▸ Data shown
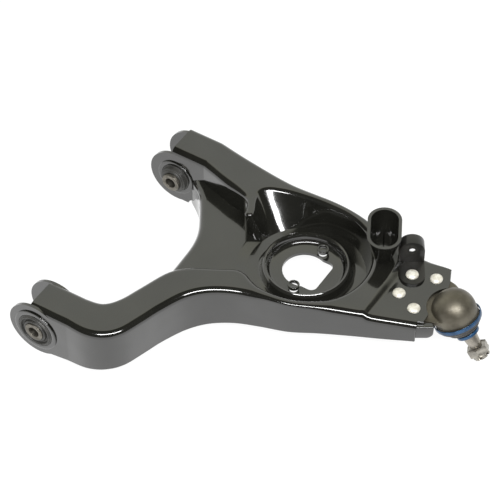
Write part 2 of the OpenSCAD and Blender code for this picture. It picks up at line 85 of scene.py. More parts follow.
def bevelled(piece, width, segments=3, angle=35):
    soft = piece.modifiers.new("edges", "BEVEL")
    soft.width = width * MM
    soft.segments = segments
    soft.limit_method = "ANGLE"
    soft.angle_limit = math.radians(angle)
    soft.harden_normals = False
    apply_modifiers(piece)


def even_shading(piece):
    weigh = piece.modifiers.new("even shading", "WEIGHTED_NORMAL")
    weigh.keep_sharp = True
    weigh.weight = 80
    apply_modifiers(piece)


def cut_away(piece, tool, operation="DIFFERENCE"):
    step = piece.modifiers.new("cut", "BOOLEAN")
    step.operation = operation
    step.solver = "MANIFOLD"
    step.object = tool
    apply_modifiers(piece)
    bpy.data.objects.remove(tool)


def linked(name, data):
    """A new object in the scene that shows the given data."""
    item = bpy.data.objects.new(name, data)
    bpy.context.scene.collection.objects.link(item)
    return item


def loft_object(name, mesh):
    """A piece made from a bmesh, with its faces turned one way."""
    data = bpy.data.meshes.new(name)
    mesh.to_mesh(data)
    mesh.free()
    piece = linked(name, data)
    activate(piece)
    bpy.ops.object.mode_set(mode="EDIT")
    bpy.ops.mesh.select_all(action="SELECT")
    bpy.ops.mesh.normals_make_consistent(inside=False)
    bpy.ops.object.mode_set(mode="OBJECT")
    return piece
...
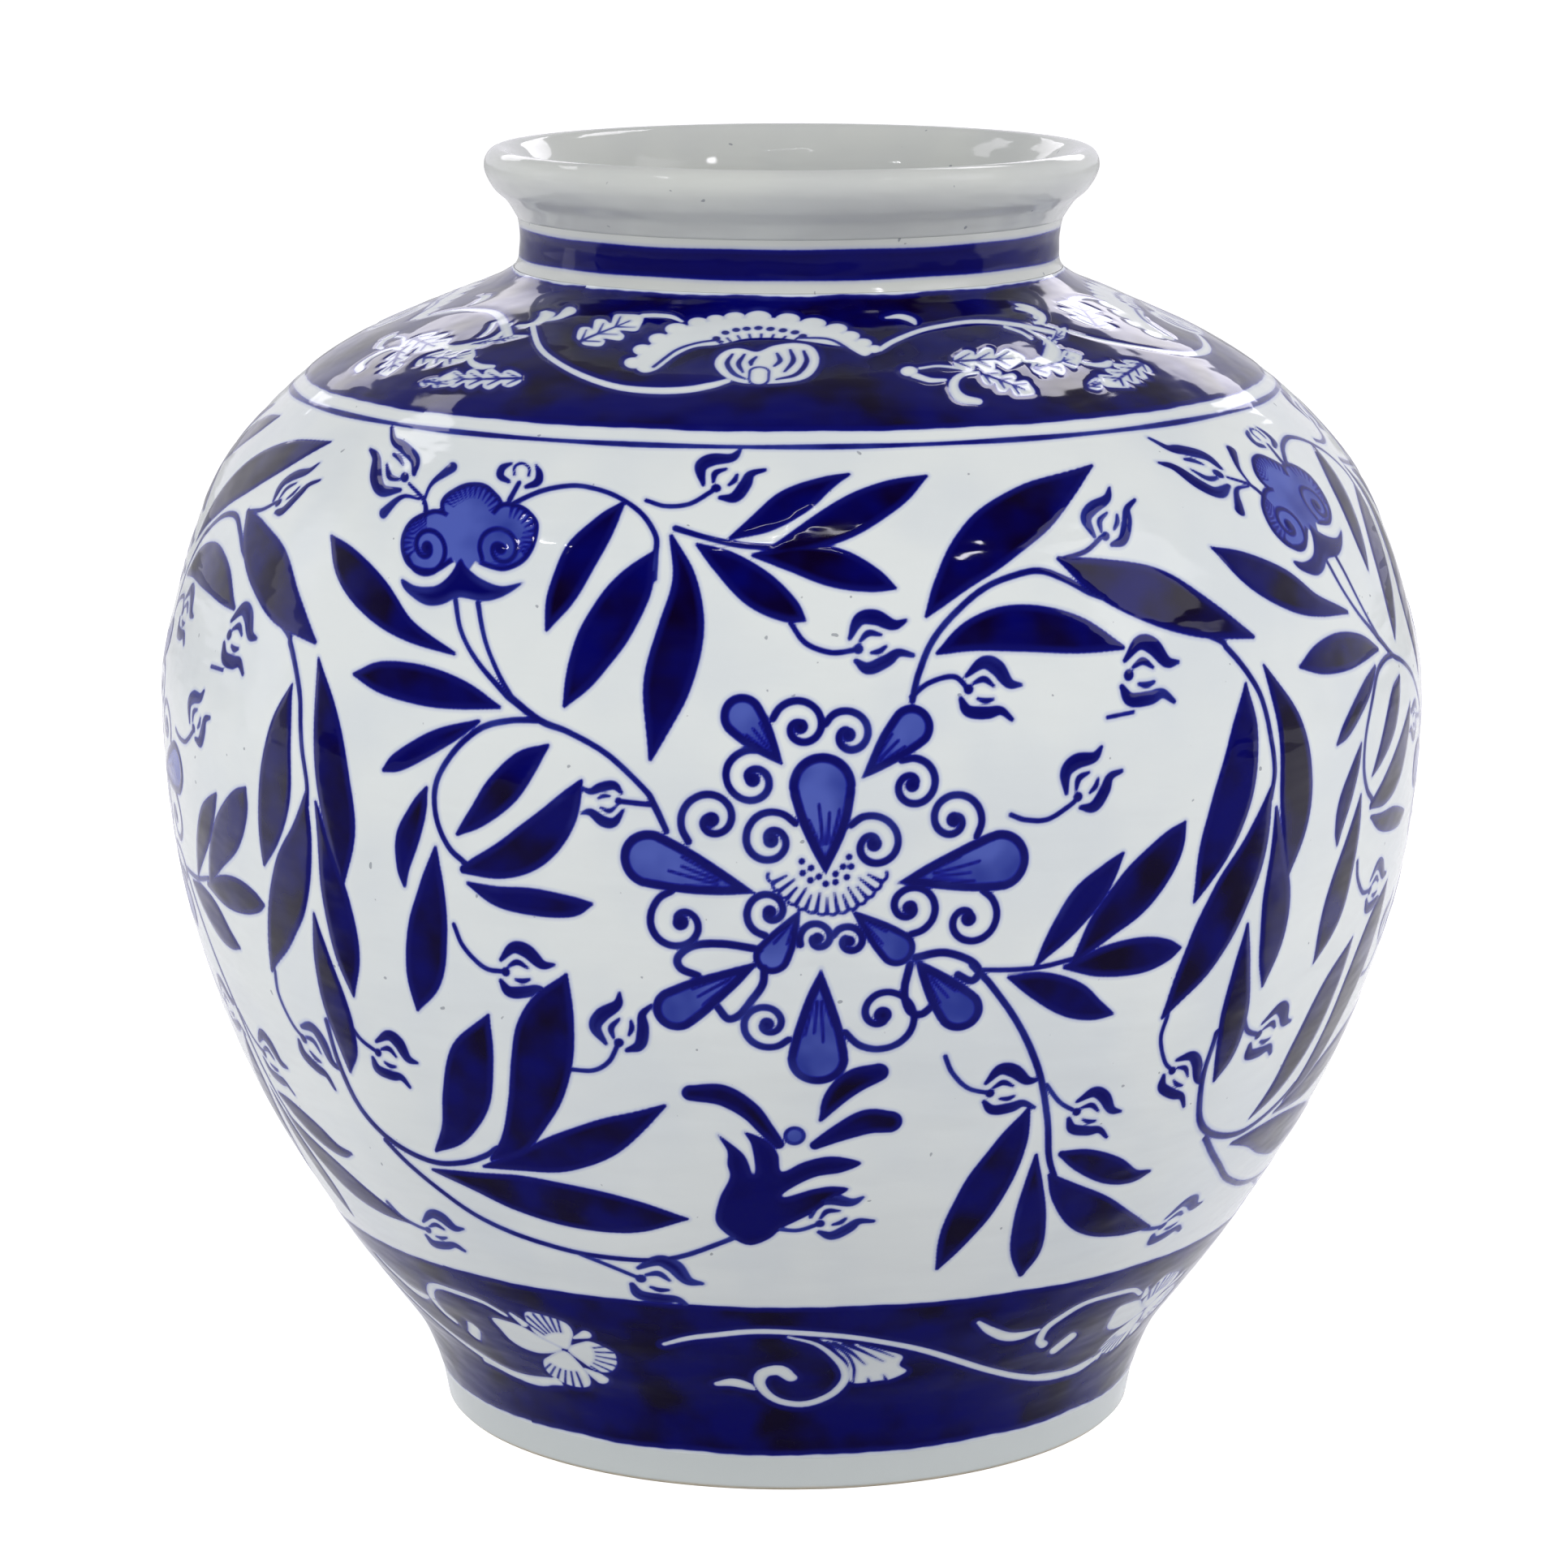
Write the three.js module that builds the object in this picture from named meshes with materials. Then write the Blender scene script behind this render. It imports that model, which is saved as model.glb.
--
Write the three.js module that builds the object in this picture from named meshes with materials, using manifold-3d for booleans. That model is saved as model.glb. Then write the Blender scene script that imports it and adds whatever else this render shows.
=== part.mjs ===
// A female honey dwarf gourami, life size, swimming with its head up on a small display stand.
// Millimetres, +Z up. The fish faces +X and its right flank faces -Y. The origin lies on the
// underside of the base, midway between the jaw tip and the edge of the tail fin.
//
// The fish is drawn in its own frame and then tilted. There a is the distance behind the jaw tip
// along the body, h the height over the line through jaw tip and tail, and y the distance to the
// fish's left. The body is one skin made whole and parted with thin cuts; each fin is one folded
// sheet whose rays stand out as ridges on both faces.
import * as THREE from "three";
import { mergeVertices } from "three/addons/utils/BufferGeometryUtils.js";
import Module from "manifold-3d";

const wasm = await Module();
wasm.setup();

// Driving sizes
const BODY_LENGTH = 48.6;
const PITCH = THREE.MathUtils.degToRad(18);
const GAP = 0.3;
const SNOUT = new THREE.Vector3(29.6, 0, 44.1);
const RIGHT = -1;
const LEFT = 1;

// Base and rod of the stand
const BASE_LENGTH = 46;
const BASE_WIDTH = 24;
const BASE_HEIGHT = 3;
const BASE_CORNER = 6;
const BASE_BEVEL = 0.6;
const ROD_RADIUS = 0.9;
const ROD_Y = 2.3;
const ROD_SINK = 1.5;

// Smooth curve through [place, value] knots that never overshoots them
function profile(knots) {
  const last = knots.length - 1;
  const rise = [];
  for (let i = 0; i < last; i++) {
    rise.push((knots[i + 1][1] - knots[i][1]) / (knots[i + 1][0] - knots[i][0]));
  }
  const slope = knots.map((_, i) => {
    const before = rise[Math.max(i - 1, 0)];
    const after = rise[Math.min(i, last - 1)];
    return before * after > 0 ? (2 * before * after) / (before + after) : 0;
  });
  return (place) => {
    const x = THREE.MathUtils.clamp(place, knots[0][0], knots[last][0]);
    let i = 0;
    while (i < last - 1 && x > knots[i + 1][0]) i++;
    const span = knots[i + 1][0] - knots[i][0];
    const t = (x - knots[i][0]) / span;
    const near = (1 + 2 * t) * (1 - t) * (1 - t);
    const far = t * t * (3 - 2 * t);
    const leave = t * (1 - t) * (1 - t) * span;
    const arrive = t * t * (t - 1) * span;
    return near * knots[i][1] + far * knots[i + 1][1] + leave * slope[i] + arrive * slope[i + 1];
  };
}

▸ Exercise
Looking at the data above, return every line from the one with "Write part 2" down to the one with "return piece", exactly and inclusively.

▸ Reply
Write part 2 of the OpenSCAD and Blender code for this picture. It picks up at line 85 of scene.py. More parts follow.
def bevelled(piece, width, segments=3, angle=35):
    soft = piece.modifiers.new("edges", "BEVEL")
    soft.width = width * MM
    soft.segments = segments
    soft.limit_method = "ANGLE"
    soft.angle_limit = math.radians(angle)
    soft.harden_normals = False
    apply_modifiers(piece)


def even_shading(piece):
    weigh = piece.modifiers.new("even shading", "WEIGHTED_NORMAL")
    weigh.keep_sharp = True
    weigh.weight = 80
    apply_modifiers(piece)


def cut_away(piece, tool, operation="DIFFERENCE"):
    step = piece.modifiers.new("cut", "BOOLEAN")
    step.operation = operation
    step.solver = "MANIFOLD"
    step.object = tool
    apply_modifiers(piece)
    bpy.data.objects.remove(tool)


def linked(name, data):
    """A new object in the scene that shows the given data."""
    item = bpy.data.objects.new(name, data)
    bpy.context.scene.collection.objects.link(item)
    return item


def loft_object(name, mesh):
    """A piece made from a bmesh, with its faces turned one way."""
    data = bpy.data.meshes.new(name)
    mesh.to_mesh(data)
    mesh.free()
    piece = linked(name, data)
    activate(piece)
    bpy.ops.object.mode_set(mode="EDIT")
    bpy.ops.mesh.select_all(action="SELECT")
    bpy.ops.mesh.normals_make_consistent(inside=False)
    bpy.ops.object.mode_set(mode="OBJECT")
    return piece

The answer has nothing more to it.